Con Horan, the man in charge of supervising Anglo Irish Bank and Irish Nationwide for the Financial Regulator during the final years of the property bubble, is set to stay on in Europe for an indefinite further period of time.
Horan originally was appointed to the European Banking Authority (EBA) on a two-year secondment funded by the Central Bank, which was due to end in April.
"In response to your query, Con Horan's secondment will continue with the European Banking Authority in line with the Central Bank's strategy to support new European Supervisory Authorities," the Central Bank said in a statement. It declined to comment further.
Horan's role with the EBA has been described by the media as a "national expert," with the new London-based supervisory authority for European financial institutions.
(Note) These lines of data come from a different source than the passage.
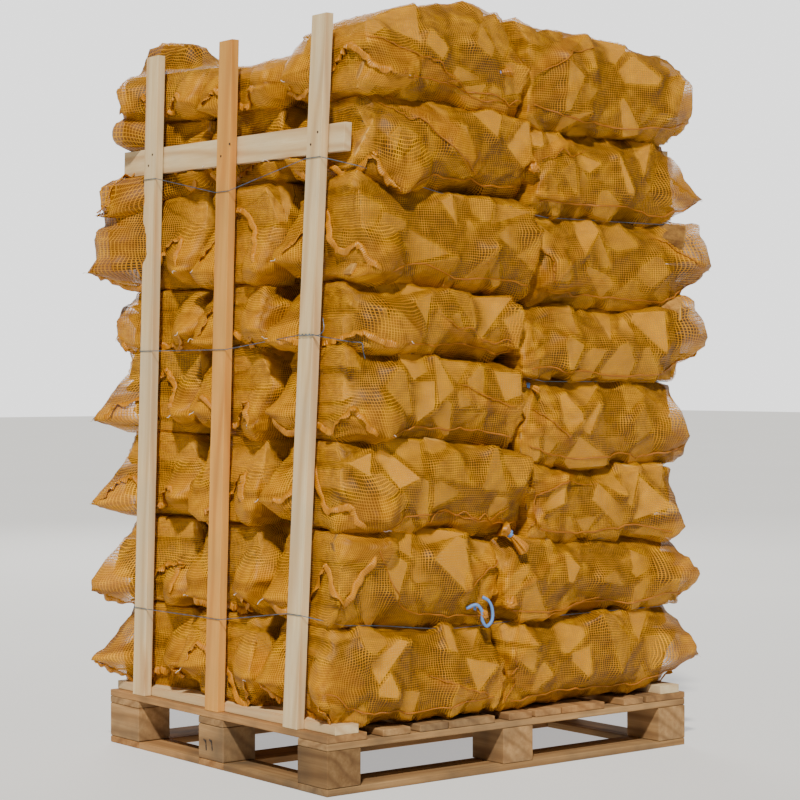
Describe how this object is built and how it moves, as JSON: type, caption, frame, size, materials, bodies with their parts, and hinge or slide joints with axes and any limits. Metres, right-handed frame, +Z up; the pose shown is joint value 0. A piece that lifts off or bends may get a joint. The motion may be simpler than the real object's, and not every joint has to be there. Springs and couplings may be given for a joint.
{
  "type": "pallet of sacks",
  "caption": "Wooden block pallet stacked high with net sacks of split firewood, held between two light timber end panels that taut wires tie together.",
  "frame": {"origin": "middle of the pallet's underside, on the floor", "axes": "+X along the pallet's long side, the end panels standing at its two ends; +Y across the pallet; +Z up"},
  "size_m": [1.314, 1.029, 1.915],
  "materials": {
    "pallet_wood": "weathered rough-sawn softwood",
    "fresh_timber": "fresh rough-sawn softwood",
    "net_sack": "knitted orange plastic net over split firewood",
    "steel_wire": "dull blue-grey tie wire"
  },
  "bodies": {
    "root": {"base_board_1": "pallet_wood", "base_board_2": "pallet_wood", "base_board_3": "pallet_wood", "base_cross_1": "pallet_wood", "base_cross_2": "pallet_wood", "base_cross_3": "pallet_wood", "base_cross_4": "pallet_wood", "block_1_1": "pallet_wood", "block_1_2": "pallet_wood", "block_1_3": "pallet_wood", "block_2_1": "pallet_wood", "block_2_2": "pallet_wood", "block_2_3": "pallet_wood", "block_3_1": "pallet_wood", "block_3_2": "pallet_wood", "block_3_3": "pallet_wood", "deck_board_1": "pallet_wood", "deck_board_2": "pallet_wood", "deck_board_3": "pallet_wood", "deck_board_4": "pallet_wood", "deck_board_5": "pallet_wood", "deck_board_6": "pallet_wood", "deck_board_7": "pallet_wood", "deck_board_8": "pallet_wood", "deck_board_9": "pallet_wood", "left_rail": "fresh_timber", "left_strip": "fresh_timber", "left_upright_1": "fresh_timber", "left_upright_2": "fresh_timber", "left_upright_3": "fresh_timber", "right_rail": "fresh_timber", "right_strip": "fresh_timber", "right_upright_1": "fresh_timber", "right_upright_2": "fresh_timber", "right_upright_3": "fresh_timber", "sack_layer_1": "net_sack", "sack_layer_2": "net_sack", "sack_layer_3": "net_sack", "sack_layer_4": "net_sack", "sack_layer_5": "net_sack", "sack_layer_6": "net_sack", "sack_layer_7": "net_sack", "sack_layer_8": "net_sack", "stringer_1": "pallet_wood", "stringer_2": "pallet_wood", "stringer_3": "pallet_wood", "wire_low": "steel_wire", "wire_middle": "steel_wire", "wire_top": "steel_wire"}
  },
  "joints": []
}
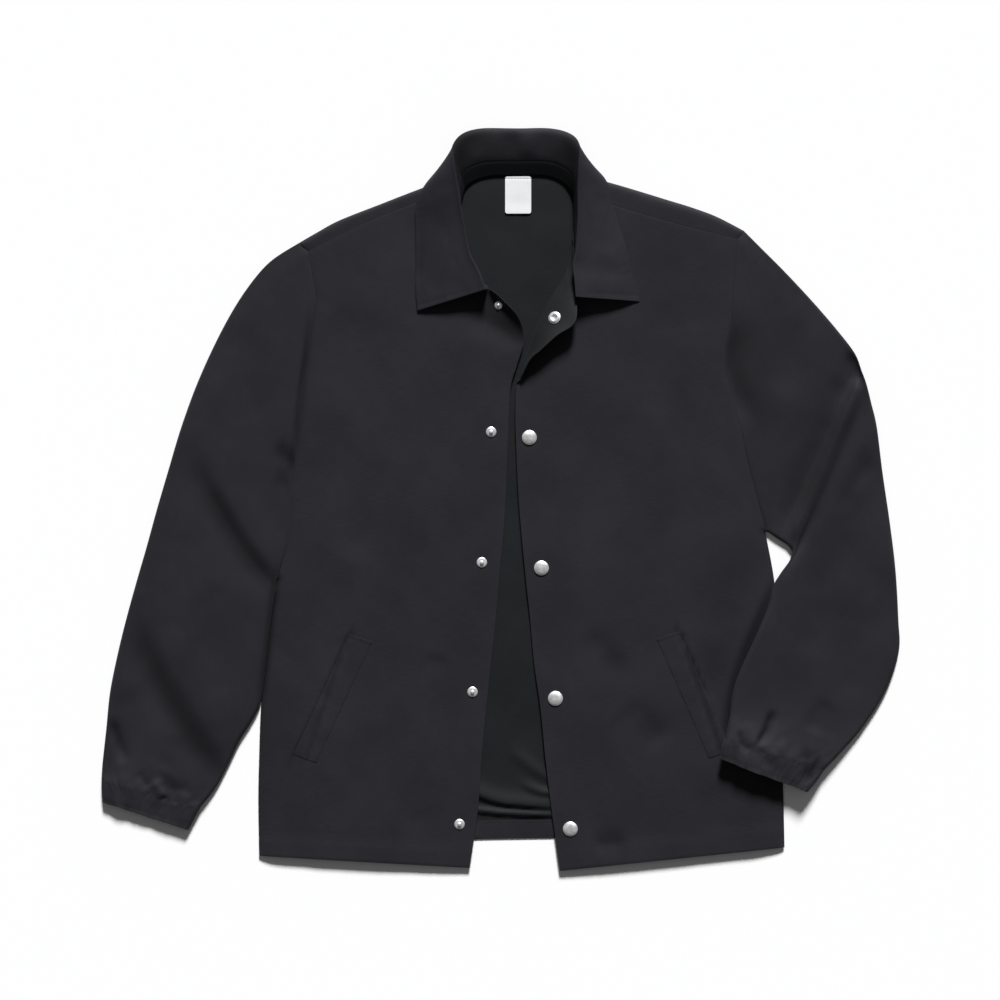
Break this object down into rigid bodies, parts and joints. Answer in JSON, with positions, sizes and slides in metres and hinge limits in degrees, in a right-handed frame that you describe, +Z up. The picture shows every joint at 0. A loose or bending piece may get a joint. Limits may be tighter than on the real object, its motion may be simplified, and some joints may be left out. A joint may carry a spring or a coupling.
{
  "type": "coach jacket",
  "caption": "Long-sleeved nylon coach jacket lying flat with its front open: pointed collar, snap front, slanted welt pockets and gathered elastic cuffs.",
  "frame": {"origin": "on the surface it lies on, under the middle of the jacket's width and length", "axes": "+X to the viewer's right across the laid-out sleeves, +Y towards the collar, +Z up from the surface"},
  "size_m": [0.8575, 0.7964, 0.0232],
  "materials": {
    "shell": "matt woven nylon with a faint sheen",
    "inside": "coated inside of the nylon, matt",
    "label": "bare woven satin label",
    "snap": "polished"
  },
  "bodies": {
    "root": {"back_panel": "inside", "back_hem": "shell", "front_right": "shell", "front_left": "shell", "sleeve_right": "shell", "sleeve_left": "shell", "cuff_right": "shell", "cuff_left": "shell", "collar_stand": "inside", "collar_fall": "shell", "pocket_welt_right": "shell", "pocket_welt_left": "shell", "neck_label": "label", "snap_stud_1": "snap", "snap_stud_2": "snap", "snap_stud_3": "snap", "snap_stud_4": "snap", "snap_stud_neck": "snap", "snap_cap_1": "snap", "snap_cap_2": "snap", "snap_cap_3": "snap", "snap_cap_4": "snap", "snap_socket_neck": "snap"}
  },
  "joints": []
}
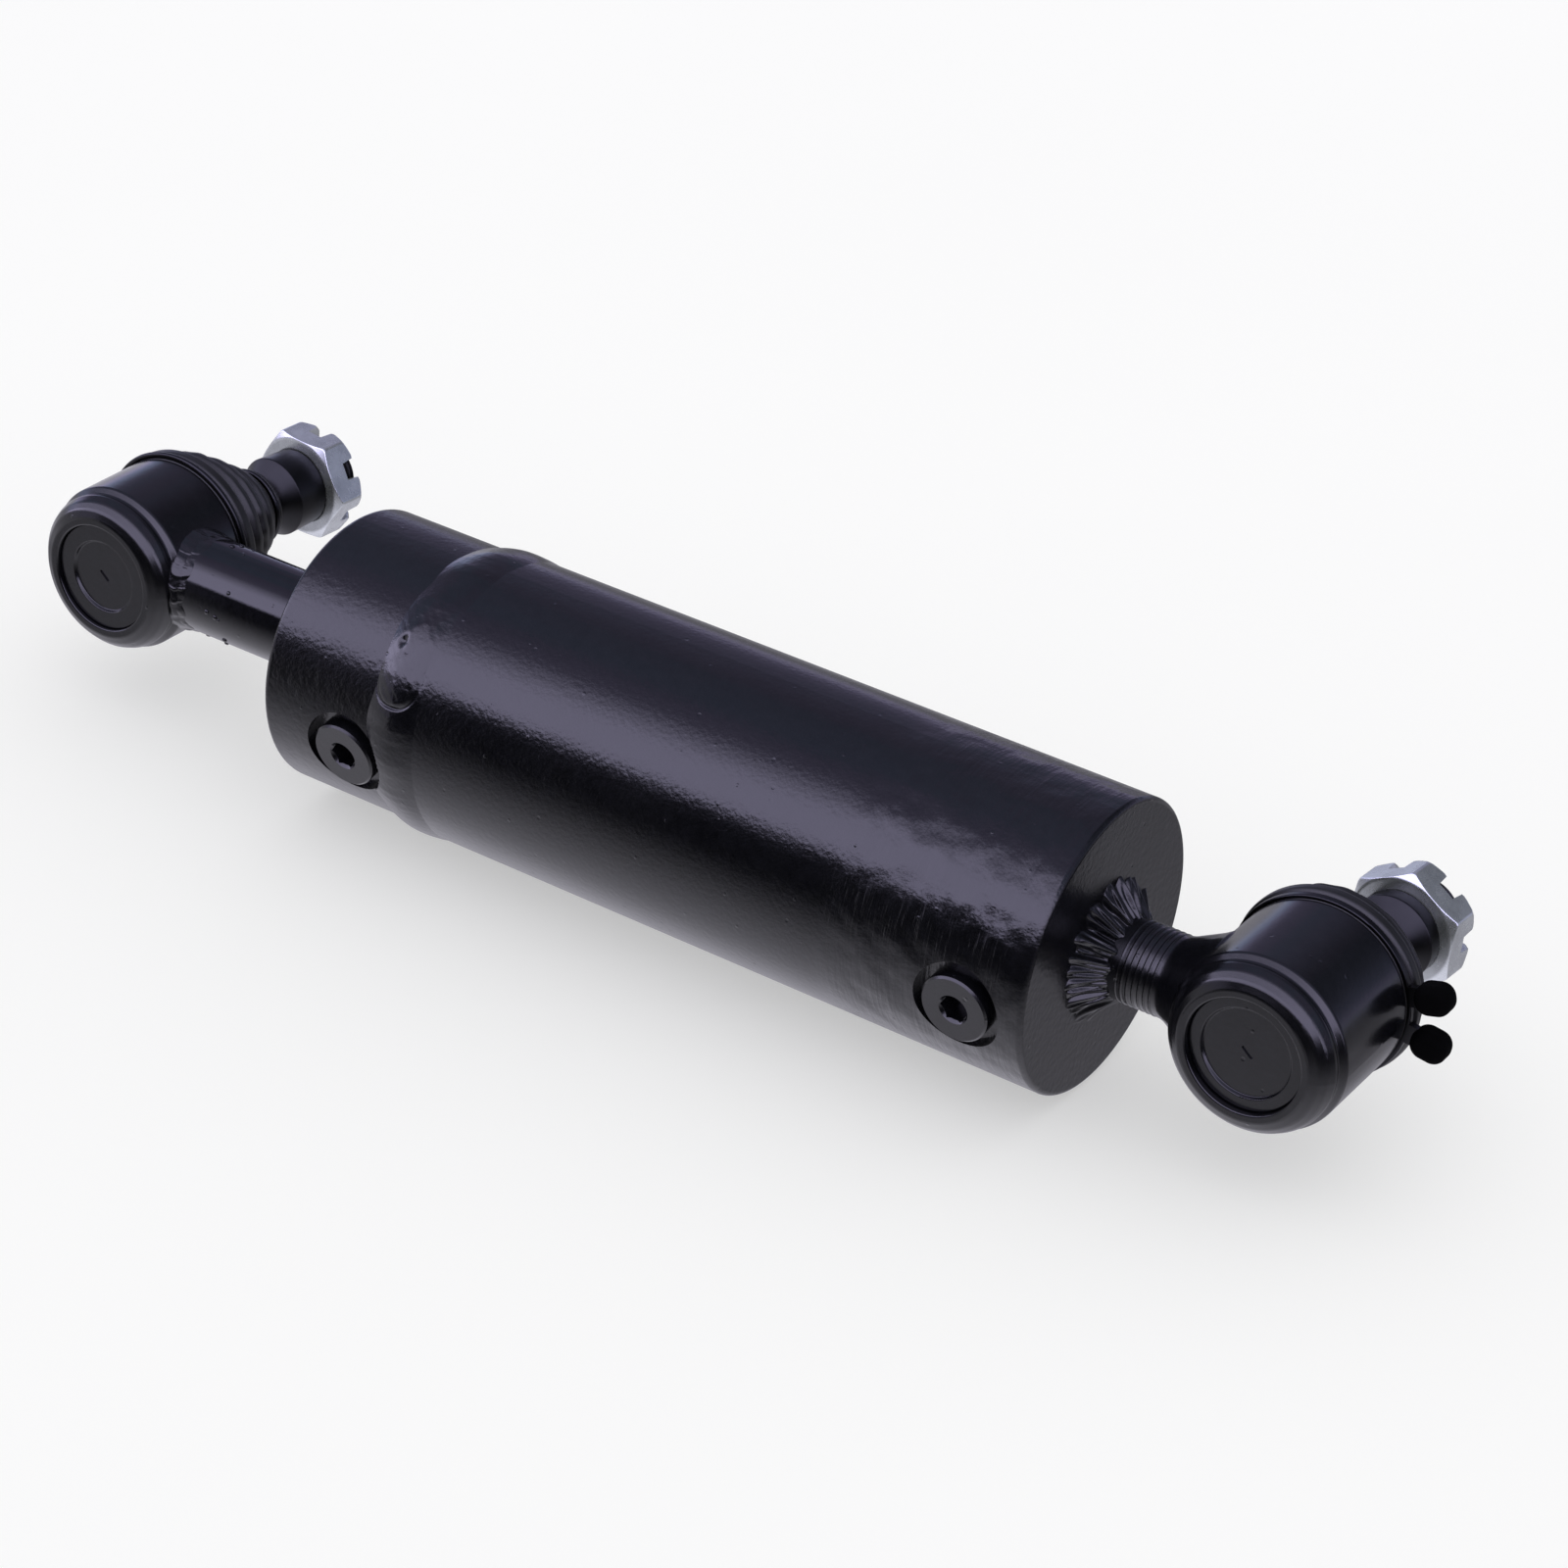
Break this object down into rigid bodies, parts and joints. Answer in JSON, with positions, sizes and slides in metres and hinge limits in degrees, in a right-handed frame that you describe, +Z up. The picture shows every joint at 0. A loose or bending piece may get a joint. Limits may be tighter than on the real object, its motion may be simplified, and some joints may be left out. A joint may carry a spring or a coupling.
{
  "type": "hydraulic cylinder",
  "caption": "Compact double-acting welded hydraulic cylinder with a studded ball joint at each end, two plugged side ports and slotted stud nuts.",
  "frame": {"origin": "centre of the ball in the cap-end joint, on the cylinder's axis", "axes": "+X along the cylinder from the rod end to the cap end, +Y away from the ports and, but for the studs' 4 degree lean at rest, along the ball studs, +Z up"},
  "size_m": [0.3925, 0.1101, 0.0752],
  "materials": {
    "black_paint": "semi-gloss black spray paint over turned and welded steel",
    "painted_rod": "chromed rod with black overspray on its exposed end",
    "bright_steel": "machined steel",
    "spring_steel": "dark spring steel",
    "dark_stud_steel": "blackened forged and turned steel",
    "zinc_nut": "bright zinc plate",
    "boot_rubber": "moulded black rubber",
    "clamp_caps": "matt black soft plastic dip",
    "seal_rubber": "nitrile rubber",
    "seal_plastic": "filled PTFE",
    "bushing_bronze": "sintered bronze",
    "seat_plastic": "acetal"
  },
  "bodies": {
    "barrel": {"barrel_tube": "black_paint", "end_cap": "black_paint", "cap_weld": "black_paint", "rod_head": "black_paint", "head_weld": "black_paint", "cap_joint_housing": "black_paint", "cap_joint_weld": "black_paint", "cap_closing_plate": "black_paint", "cap_port_plug": "black_paint", "head_port_plug": "black_paint", "cap_boot_clamp": "spring_steel", "cap_disc_spring": "spring_steel", "cap_boot": "boot_rubber", "clamp_ear_caps": "clamp_caps", "rod_seal": "seal_rubber", "rod_wiper": "seal_rubber", "cap_port_oring": "seal_rubber", "head_port_oring": "seal_rubber", "rod_bushing": "bushing_bronze", "cap_ball_seat": "seat_plastic", "cap_pressure_pad": "seat_plastic"},
    "piston_rings": {"piston_seal": "seal_plastic", "piston_seal_expander": "seal_rubber", "piston_guide_rings": "seal_plastic"},
    "rod": {"piston_rod": "painted_rod", "piston": "bright_steel", "piston_oring": "seal_rubber", "piston_nut": "bright_steel", "rod_joint_housing": "black_paint", "rod_joint_weld": "black_paint", "rod_ball_seat": "seat_plastic", "rod_pressure_pad": "seat_plastic", "rod_disc_spring": "spring_steel", "rod_closing_plate": "black_paint", "rod_boot": "boot_rubber", "rod_boot_ring": "spring_steel"},
    "rod_stud_swivel": {"rod_boot_neck_ring": "spring_steel"},
    "rod_stud": {"rod_ball_stud": "dark_stud_steel", "rod_stud_nut": "zinc_nut"},
    "cap_stud_swivel": {"cap_boot_neck_ring": "spring_steel"},
    "cap_stud": {"cap_ball_stud": "dark_stud_steel", "cap_stud_nut": "zinc_nut"}
  },
  "joints": [
    {"name": "rod_slide", "type": "slide", "parent": "barrel", "child": "piston_rings", "axis": [-1, 0, 0], "range_m": [0, 0.105]},
    {"name": "rod_turn", "type": "hinge", "parent": "piston_rings", "child": "rod", "pos_m": [-0.336, 0, 0], "axis": [1, 0, 0], "continuous": true},
    {"name": "rod_stud_swing", "type": "hinge", "parent": "rod", "child": "rod_stud_swivel", "pos_m": [-0.336, 0, 0], "axis": [0, 0, 1], "range_deg": [-16, 21], "deforming": ["rod_boot"]},
    {"name": "rod_stud_spin", "type": "hinge", "parent": "rod_stud_swivel", "child": "rod_stud", "pos_m": [-0.336, 0, 0], "axis": [0.0698, 0.9976, 0], "continuous": true},
    {"name": "cap_stud_swing", "type": "hinge", "parent": "barrel", "child": "cap_stud_swivel", "pos_m": [0, 0, 0], "axis": [0, 0, 1], "range_deg": [-16, 19], "deforming": ["cap_boot"]},
    {"name": "cap_stud_spin", "type": "hinge", "parent": "cap_stud_swivel", "child": "cap_stud", "pos_m": [0, 0, 0], "axis": [0.0698, 0.9976, 0], "continuous": true}
  ]
}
The Central Bank, however, was unable to confirm what his title was other than it was a senior position.
The EBA said it was unable to comment on individuals. It agreed to forward questions to Horan.
The EBA has previously said Horan works in the area of "oversight and supervision" but has never given any further detail. Horan's pay while working for the EBA, like what exactly he does there, remains unknown.
Horan joined the Central Bank in 1997 where he worked his way through the ranks. He was head of banking supervision at the Financial Regulator's office until 2007 when Patrick Neary became Regulator and Horan was promoted to prudential director.
This placed him at the heart of regulation when Anglo Irish Bank and Irish Nationwide were in their pomp.
He interacted directly with senior bankers in Ireland during the final years of the crisis. He is expected to be an important witness in several different court cases relating to Anglo and Sean Quinn, the former billionaire entrepreneur.